Chandler shared her view of government alarm. He said hello.
"The thing's going to hit what?" asked Evelyn. "The Earth? One of the stations? What?"
"The Moon." He caught his breath. "The Moon. It's going to give you one hell of a whack."
"You're not serious."
"Do I sound as if I'm not serious?"
"When?"
"Saturday night. Late in the evening, looks like."
"How sure are you?"
"About ninety-eight percent."
Evelyn tried to collect her thoughts. "You're talking as if it's something we need to worry about. Is it going to hit near Moonbase?"
"Looks like Mare Muscoviense."
"The observatory," whispered Jack. "Is it going to take out the observatory?"
"At the very least. This thing's going to trigger major quakes. Maybe worse."
"What could be worse?" asked Evelyn.
"There's a distinct possibility it could shatter the Moon."

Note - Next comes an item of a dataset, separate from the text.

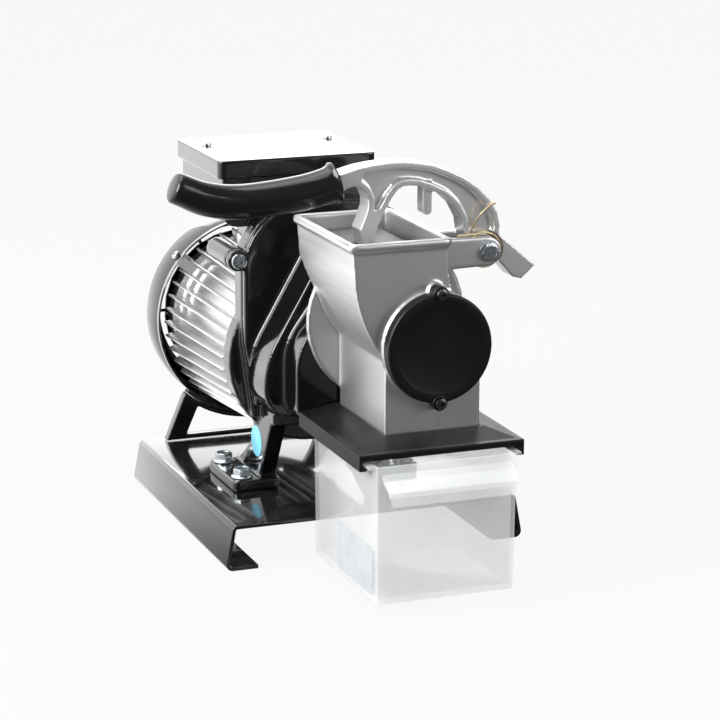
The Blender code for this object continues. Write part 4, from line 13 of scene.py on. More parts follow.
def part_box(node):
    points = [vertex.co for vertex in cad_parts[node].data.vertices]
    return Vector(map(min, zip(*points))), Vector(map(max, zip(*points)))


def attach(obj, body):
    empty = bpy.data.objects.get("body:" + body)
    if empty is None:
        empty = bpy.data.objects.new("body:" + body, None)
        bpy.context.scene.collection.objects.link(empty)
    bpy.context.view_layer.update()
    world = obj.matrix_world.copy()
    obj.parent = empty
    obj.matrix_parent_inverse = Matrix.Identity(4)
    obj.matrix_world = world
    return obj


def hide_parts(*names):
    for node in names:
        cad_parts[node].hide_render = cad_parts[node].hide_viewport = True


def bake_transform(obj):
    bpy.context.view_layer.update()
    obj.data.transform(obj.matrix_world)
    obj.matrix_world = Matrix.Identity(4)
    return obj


bl_info = {
    "name": "Electric grater",
    "version": (1, 0, 0),
    "blender": (4, 5, 0),
    "location": "3D View > Sidebar > Grater",
    "description": "Builds the detailed pieces, finishes and studio of an electric grater",
    "category": "Object",
}

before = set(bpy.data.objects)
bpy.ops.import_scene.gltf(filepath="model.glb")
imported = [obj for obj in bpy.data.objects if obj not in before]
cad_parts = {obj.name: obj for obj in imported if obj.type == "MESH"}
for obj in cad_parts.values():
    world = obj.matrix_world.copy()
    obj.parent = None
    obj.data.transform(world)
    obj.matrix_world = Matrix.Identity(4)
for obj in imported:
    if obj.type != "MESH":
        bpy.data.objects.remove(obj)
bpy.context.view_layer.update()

# Places in metres: X right, Y towards the motor's fan, Z up, before the move onto the frame
PLATE_FRONT = 0.003
PLATE_BACK = 0.265
LEVER_Y = -0.032
LEVER_HALF_WIDTH = 0.010
# Axes along Y, as X and Z
DRUM = (0.007, 0.198)
MOTOR = (-0.02190, 0.14713)
PIVOT = (0.0715, 0.257)
SHIFT = Vector(((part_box("grating_drum")[0].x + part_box("grating_drum")[1].x) / 2 - DRUM[0],
                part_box("base_plate")[0].y - PLATE_FRONT, 0.0))
FORWARD = Vector((0, -1, 0))
BACKWARD = Vector((0, 1, 0))
UPWARD = Vector((0, 0, 1))

# Cells from which mouldings, sheet metal and small pieces get soft edges
BOX_CELL = 0.0009
COLLAR_CELL = 0.0008
LEVER_CELL = 0.0007
PUSHER_CELL = 0.0010
PAD_CELL = 0.0006
BEZEL_CELL = 0.0005
ROCKER_CELL = 0.0004
# The hopper's cell, as a share of the castings', keeps it under 200,000 triangles
HOPPER_CELL_SHARE = 1.03

# Corners round a fastener's head, and points round the finest and the plain turned pieces
HEAD_SIDES = 48
FINE_SIDES = 128
PLAIN_SIDES = 96

# Studio: lamps as name, place, size and watts
LAMPS = (("key", (-1.5, -0.35, 1.05), (1.3, 1.0), 50.0), ("top", (-0.2, 0.1, 1.7), (1.2, 1.2), 12.0),
         ("fill", (1.4, -1.6, 0.9), (1.3, 1.3), 17.0), ("back", (0.5, 1.6, 0.9), (1.2, 0.8), 6.0))
LAMP_AIM = Vector((0.0, 0.0, 0.15))
# Level direction in which mirrored surroundings are brightest
BRIGHT_SIDE = (-0.55, 0.835, 0.0)
FLOOR_HALF = 12.0
PAPER = 0.34
FLOOR_SEEN = 0.92
FLOOR_THROUGH_PLASTIC = 0.25
SKY_LEVEL = 0.48
CAMERA_TARGET = Vector((0.00648, 0.060, 0.14883))
CAMERA_DISTANCE = 2.14233
CAMERA_TURNS = (-21.168, 14.475, 0.2325)
LENS = 130.52
SENSOR = 36.0


def count(name, text, default, low, high):
    return bpy.props.IntProperty(name=name, description=text, default=default, min=low, max=high)


def length(name, text, default):
    return bpy.props.FloatProperty(name=name, description=text, default=default, unit="LENGTH")


def colour(name, text, default):
    return bpy.props.FloatVectorProperty(name=name, description=text, default=default, subtype="COLOR")


class GraterSizes(bpy.types.PropertyGroup):
    """Sizes that a user would change."""

    fin_count: count("Cooling fins", "Fins round the motor's housing", 42, 12, 80)
    fin_tip: length("Fin tip", "Thickness of a fin at its tip", 0.00175)
    fin_root: length("Fin root", "Thickness of a fin at its root", 0.0029)
    burr_columns: count("Burrs round the drum", "Grating burrs in each ring", 30, 6, 60)
    burr_rows: count("Burr rings", "Rings of burrs along the drum", 19, 2, 40)
    burr_height: length("Burr height", "How far a burr stands off the drum", 0.0012)
    grille_spokes: count("Grille spokes", "Spokes of the cowl's rear grille", 6, 3, 12)
    wire: length("Spring wire", "Diameter of the torsion spring's wire", 0.0018)
    casting_cell: length("Casting cell", "Cell from which castings get soft edges", 0.0012)
    sticker_radius: length("Sticker radius", "Radius of the plain round sticker", 0.0130)


class GraterColours(bpy.types.PropertyGroup):
    """Colours that a user would change."""

    paint: colour("Gloss paint", "Base plate, gear case and box", (0.0035, 0.0035, 0.0038))
    cast: colour("Cast aluminium", "Hopper casting", (0.760, 0.752, 0.742))
    polished: colour("Polished aluminium", "Lever", (0.900, 0.888, 0.874))
    grip: colour("Grip", "Dipped grip on the lever", (0.0055, 0.0055, 0.0060))
    clear: colour("Clear plastic", "Drawer", (0.560, 0.568, 0.545))
    sticker: colour("Sticker", "Plain round sticker on the leg", (0.160, 0.560, 0.780))


# Outlines

def polar(radius, degrees):
    angle = math.radians(degrees)
    return radius * math.cos(angle), radius * math.sin(angle)


def arc(centre, radius, start, end, steps):
    turns = [polar(radius, start + (end - start) * step / steps) for step in range(steps + 1)]
    return [(centre[0] + a, centre[1] + b) for a, b in turns]


def circle(centre, radius, sides):
    return arc(centre, radius, 0, 360 - 360 / sides, sides - 1)


def fillet(before, corner, after, radius, steps):
    """The arc that replaces one corner of a path."""
    corner = Vector(corner)
    toward = (Vector(before) - corner).normalized()
    onward = (Vector(after) - corner).normalized()
    half = toward.angle(onward) / 2
    reach = radius / math.tan(half)
    middle = corner + (toward + onward).normalized() * (radius / math.sin(half))
    first = corner + toward * reach - middle
    sweep = first.angle_signed(corner + onward * reach - middle)
    return [tuple(middle + Matrix.Rotation(-sweep * step / steps, 2) @ first) for step in range(steps + 1)]


def rectangle(left, right, low, high, radius=0.0, steps=6):
    """A rectangle's outline, with round corners where it has a radius."""
    corners = [(left, low), (right, low), (right, high), (left, high)]
    if not radius:
        return corners
    outline = []
    for index, corner in enumerate(corners):
        outline += fillet(corners[index - 1], corner, corners[(index + 1) % 4], radius, steps)
    return outline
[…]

Shatter the Moon. The phrase hung in the still air. Evelyn stared at sheets of rain battering the Prudential Building, trying to understand what he was really saying. "How do you mean," asked Evelyn, "shatter?"
"How else do you want me to say it? Think of a bag of loose rock."
Evelyn picked up a pad and began to scribble. They had three moonbuses, which among them could carry forty people out to L1. Round-trip took a little over five hours. Between now and ten thirty Saturday night they could make seventeen round-trips.
"Jack," she said, "how many people do we have at Moonbase now?"
He was already working on it. "Seven hundred thirty-four," he read off his screen. "Plus twelve on their way from L1."
Evelyn stared at him.
"I don't think we can get them all off," he said.
2.
Ronald Reagan Washington National Airport, Washington, D.C. 8:47 A.M.
The SSTO Arlington was about a half hour from launch. George Culver tried to concentrate on his checkoff sheet. He'd finally scored with Annie last night and his mind was filled with images of her. In back, he could hear the passengers beginning to come on board. He shook himself and tried again to read his instruments.